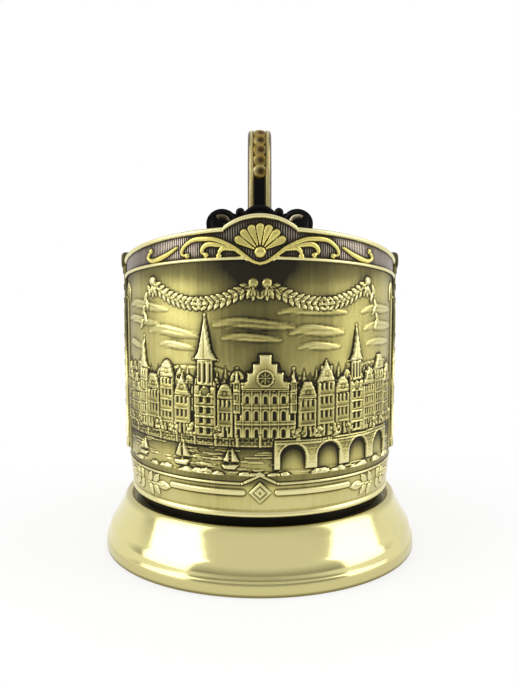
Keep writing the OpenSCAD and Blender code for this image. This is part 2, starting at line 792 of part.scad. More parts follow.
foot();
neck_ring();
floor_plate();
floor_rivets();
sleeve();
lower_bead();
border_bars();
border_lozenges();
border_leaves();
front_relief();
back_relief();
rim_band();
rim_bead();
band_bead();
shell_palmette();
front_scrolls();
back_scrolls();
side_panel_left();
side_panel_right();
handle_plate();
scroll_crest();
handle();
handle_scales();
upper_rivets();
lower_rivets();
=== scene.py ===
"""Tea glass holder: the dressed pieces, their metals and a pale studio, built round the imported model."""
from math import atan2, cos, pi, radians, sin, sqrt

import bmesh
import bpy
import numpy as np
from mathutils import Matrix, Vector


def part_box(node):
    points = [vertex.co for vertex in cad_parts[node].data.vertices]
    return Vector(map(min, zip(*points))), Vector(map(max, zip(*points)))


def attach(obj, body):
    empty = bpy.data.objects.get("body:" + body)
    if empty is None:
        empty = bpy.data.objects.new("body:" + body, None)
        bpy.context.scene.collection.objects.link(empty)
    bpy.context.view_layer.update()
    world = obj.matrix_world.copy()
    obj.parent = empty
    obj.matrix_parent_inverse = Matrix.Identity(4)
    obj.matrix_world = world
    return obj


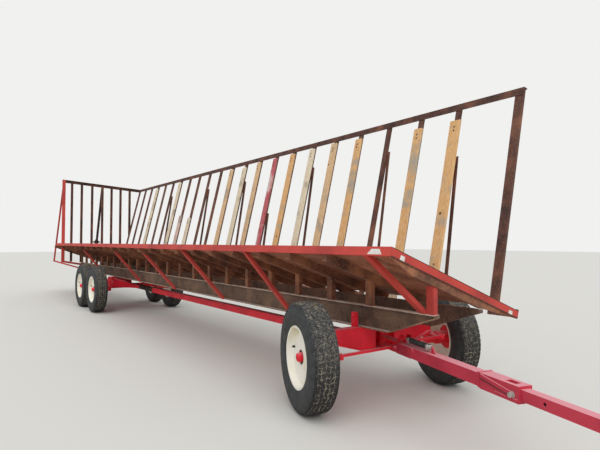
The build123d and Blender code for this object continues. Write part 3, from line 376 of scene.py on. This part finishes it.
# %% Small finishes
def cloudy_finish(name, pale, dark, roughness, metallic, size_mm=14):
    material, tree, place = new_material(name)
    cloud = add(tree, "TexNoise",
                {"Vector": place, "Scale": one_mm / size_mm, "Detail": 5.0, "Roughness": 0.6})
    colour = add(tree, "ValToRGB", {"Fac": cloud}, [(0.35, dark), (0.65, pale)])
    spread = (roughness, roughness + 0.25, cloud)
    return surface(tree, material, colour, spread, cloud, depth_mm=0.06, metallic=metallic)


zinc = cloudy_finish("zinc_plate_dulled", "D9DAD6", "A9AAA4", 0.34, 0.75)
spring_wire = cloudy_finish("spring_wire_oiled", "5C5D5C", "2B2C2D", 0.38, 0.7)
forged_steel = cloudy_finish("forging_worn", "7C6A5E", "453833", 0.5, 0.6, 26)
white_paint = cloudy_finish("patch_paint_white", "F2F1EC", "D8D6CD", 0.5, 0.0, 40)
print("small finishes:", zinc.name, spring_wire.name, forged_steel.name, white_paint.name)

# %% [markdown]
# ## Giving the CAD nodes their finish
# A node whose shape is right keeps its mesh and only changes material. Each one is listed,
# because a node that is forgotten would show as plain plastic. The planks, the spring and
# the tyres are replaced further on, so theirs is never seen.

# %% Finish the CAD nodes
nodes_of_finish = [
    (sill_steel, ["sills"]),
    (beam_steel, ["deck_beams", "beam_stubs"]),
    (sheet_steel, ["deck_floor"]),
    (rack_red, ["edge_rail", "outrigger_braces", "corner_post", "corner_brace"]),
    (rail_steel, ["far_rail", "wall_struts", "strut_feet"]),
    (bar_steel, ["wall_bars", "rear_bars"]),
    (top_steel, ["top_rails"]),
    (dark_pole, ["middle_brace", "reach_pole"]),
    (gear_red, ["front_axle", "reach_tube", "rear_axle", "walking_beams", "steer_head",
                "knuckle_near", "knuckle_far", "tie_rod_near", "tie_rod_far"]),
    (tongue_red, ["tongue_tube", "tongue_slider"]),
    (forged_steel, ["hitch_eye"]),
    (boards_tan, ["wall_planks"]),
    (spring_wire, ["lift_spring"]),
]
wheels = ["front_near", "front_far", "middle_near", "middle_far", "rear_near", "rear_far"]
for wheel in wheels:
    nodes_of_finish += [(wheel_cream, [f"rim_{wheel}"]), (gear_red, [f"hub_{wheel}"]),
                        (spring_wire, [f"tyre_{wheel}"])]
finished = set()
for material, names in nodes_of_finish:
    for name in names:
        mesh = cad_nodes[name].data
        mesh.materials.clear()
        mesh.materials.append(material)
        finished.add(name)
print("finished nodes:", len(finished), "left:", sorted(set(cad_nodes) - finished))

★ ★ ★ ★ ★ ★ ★

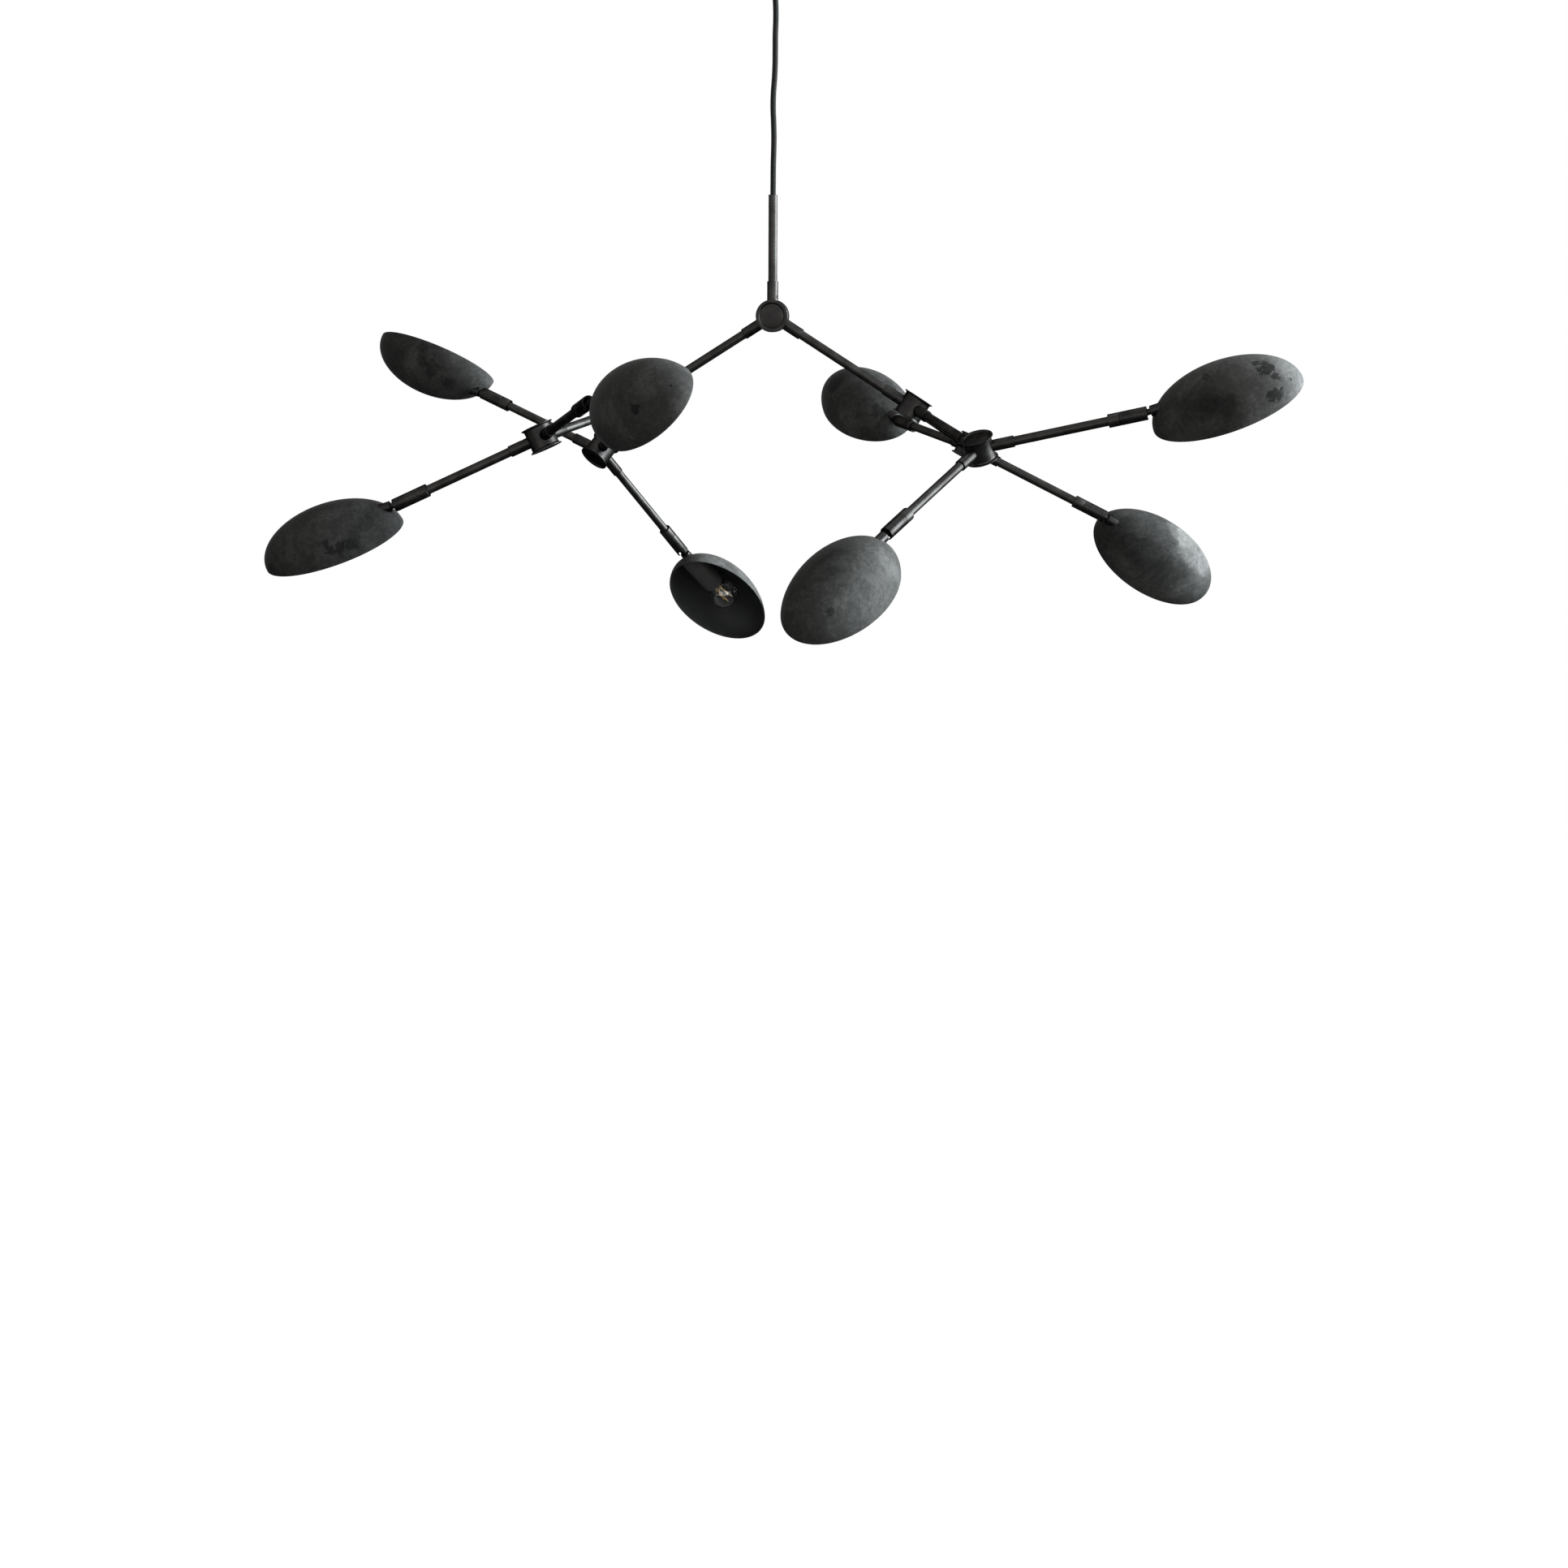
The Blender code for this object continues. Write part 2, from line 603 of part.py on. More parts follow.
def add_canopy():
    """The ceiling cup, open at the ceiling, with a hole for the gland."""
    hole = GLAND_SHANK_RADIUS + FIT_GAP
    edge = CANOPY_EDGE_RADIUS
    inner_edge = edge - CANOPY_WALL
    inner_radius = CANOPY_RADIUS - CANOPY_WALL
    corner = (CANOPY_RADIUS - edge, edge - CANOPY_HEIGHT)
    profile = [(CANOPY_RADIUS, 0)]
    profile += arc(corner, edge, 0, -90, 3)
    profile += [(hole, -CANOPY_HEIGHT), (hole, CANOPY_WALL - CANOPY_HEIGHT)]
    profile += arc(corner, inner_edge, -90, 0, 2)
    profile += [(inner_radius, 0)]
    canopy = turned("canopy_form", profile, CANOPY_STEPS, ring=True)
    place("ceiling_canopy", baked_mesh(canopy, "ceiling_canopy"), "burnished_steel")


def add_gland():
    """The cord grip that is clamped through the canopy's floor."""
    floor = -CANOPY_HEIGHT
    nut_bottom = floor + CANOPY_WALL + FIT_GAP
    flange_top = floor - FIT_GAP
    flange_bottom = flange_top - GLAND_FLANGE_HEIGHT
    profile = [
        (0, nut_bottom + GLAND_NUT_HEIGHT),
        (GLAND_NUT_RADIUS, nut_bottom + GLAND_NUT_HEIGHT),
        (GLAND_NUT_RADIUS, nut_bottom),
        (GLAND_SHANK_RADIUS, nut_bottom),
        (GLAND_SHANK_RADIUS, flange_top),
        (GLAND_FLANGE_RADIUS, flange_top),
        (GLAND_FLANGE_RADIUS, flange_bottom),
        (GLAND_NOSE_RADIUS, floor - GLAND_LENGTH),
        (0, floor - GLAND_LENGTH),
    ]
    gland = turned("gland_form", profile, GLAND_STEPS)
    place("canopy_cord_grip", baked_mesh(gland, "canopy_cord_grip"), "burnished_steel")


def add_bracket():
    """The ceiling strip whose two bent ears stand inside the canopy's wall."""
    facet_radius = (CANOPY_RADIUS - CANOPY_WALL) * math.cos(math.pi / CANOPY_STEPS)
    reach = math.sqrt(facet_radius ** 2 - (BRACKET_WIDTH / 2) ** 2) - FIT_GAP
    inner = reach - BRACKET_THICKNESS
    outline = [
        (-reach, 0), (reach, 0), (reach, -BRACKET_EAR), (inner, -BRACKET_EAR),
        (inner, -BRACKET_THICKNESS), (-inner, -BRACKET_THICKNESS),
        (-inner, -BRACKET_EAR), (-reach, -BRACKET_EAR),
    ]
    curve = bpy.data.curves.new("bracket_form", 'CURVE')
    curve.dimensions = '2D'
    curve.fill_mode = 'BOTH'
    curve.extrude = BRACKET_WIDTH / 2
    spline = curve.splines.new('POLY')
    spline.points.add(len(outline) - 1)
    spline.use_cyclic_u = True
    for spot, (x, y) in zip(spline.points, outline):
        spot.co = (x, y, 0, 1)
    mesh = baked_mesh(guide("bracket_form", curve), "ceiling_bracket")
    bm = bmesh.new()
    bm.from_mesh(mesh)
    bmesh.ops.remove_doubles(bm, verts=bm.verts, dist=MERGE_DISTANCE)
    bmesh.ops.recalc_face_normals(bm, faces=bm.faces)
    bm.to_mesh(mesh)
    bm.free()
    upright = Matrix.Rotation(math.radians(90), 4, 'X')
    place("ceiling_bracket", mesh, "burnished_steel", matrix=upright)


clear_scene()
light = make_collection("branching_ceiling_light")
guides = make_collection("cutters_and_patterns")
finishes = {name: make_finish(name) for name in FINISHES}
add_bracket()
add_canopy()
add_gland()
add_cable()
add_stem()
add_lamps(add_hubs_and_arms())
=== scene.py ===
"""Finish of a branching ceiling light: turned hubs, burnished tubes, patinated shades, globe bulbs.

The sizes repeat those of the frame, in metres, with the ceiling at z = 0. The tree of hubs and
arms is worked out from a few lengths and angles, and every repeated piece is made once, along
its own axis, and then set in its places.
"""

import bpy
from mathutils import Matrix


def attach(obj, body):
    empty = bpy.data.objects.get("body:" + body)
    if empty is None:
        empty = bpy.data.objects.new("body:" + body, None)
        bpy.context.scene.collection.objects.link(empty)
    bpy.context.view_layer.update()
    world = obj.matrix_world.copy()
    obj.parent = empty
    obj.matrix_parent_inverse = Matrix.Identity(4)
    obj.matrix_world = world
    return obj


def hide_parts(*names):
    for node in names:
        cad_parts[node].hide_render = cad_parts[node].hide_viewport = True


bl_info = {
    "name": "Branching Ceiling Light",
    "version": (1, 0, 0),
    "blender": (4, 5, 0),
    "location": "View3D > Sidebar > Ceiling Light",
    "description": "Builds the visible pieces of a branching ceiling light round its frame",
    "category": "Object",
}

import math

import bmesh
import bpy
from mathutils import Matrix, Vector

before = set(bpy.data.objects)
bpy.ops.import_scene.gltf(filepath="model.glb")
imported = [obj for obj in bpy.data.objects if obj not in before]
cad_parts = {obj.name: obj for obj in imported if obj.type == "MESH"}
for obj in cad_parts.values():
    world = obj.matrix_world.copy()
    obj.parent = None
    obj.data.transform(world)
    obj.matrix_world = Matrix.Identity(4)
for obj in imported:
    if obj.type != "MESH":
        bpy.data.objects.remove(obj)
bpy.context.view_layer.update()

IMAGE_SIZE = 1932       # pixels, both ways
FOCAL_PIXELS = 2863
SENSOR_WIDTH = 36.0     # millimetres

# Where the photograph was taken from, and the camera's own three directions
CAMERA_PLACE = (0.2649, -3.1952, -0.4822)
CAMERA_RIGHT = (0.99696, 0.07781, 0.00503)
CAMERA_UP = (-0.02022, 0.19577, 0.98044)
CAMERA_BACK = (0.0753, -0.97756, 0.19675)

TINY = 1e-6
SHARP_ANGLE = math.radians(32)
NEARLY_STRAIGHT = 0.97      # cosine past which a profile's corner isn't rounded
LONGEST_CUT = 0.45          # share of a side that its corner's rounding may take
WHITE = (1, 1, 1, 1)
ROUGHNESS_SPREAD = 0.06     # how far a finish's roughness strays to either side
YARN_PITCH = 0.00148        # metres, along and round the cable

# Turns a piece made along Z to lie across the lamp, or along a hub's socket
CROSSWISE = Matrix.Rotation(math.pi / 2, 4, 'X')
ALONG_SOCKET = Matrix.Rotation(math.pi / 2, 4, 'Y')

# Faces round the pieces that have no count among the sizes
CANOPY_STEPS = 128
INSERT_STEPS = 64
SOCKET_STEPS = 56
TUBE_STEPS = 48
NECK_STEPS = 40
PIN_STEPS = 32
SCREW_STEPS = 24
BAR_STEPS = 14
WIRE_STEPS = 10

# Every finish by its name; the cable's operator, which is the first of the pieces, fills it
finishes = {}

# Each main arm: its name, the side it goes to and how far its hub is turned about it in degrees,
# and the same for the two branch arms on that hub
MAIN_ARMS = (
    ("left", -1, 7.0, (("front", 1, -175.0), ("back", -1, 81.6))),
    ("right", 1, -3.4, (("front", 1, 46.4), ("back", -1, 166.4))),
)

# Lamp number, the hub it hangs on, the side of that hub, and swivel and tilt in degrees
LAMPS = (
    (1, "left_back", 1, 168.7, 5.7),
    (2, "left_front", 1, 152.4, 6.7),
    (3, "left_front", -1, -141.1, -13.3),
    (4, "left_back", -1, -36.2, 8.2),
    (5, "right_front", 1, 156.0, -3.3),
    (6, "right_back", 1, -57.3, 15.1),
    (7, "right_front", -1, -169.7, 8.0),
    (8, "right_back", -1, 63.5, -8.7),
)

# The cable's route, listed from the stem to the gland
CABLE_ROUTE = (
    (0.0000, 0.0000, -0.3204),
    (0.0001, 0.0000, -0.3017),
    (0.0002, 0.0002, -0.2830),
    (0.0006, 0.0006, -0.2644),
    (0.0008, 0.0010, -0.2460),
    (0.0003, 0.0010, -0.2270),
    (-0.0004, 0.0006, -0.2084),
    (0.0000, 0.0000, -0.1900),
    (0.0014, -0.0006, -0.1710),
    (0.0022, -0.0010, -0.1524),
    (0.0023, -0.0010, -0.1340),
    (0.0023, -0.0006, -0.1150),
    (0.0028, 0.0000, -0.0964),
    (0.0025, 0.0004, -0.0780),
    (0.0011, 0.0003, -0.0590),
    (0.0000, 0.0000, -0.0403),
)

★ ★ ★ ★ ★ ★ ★

● **PROBLEM TO WORK ON**: Of the lines above, retype only those from the line containing "clear_scene()" through the line containing "bpy.data.objects.remove(obj)", including both, exactly.

● **IN RESPONSE**:
clear_scene()
light = make_collection("branching_ceiling_light")
guides = make_collection("cutters_and_patterns")
finishes = {name: make_finish(name) for name in FINISHES}
add_bracket()
add_canopy()
add_gland()
add_cable()
add_stem()
add_lamps(add_hubs_and_arms())
=== scene.py ===
"""Finish of a branching ceiling light: turned hubs, burnished tubes, patinated shades, globe bulbs.

The sizes repeat those of the frame, in metres, with the ceiling at z = 0. The tree of hubs and
arms is worked out from a few lengths and angles, and every repeated piece is made once, along
its own axis, and then set in its places.
"""

import bpy
from mathutils import Matrix


def attach(obj, body):
    empty = bpy.data.objects.get("body:" + body)
    if empty is None:
        empty = bpy.data.objects.new("body:" + body, None)
        bpy.context.scene.collection.objects.link(empty)
    bpy.context.view_layer.update()
    world = obj.matrix_world.copy()
    obj.parent = empty
    obj.matrix_parent_inverse = Matrix.Identity(4)
    obj.matrix_world = world
    return obj


def hide_parts(*names):
    for node in names:
        cad_parts[node].hide_render = cad_parts[node].hide_viewport = True


bl_info = {
    "name": "Branching Ceiling Light",
    "version": (1, 0, 0),
    "blender": (4, 5, 0),
    "location": "View3D > Sidebar > Ceiling Light",
    "description": "Builds the visible pieces of a branching ceiling light round its frame",
    "category": "Object",
}

import math

import bmesh
import bpy
from mathutils import Matrix, Vector

before = set(bpy.data.objects)
bpy.ops.import_scene.gltf(filepath="model.glb")
imported = [obj for obj in bpy.data.objects if obj not in before]
cad_parts = {obj.name: obj for obj in imported if obj.type == "MESH"}
for obj in cad_parts.values():
    world = obj.matrix_world.copy()
    obj.parent = None
    obj.data.transform(world)
    obj.matrix_world = Matrix.Identity(4)
for obj in imported:
    if obj.type != "MESH":
        bpy.data.objects.remove(obj)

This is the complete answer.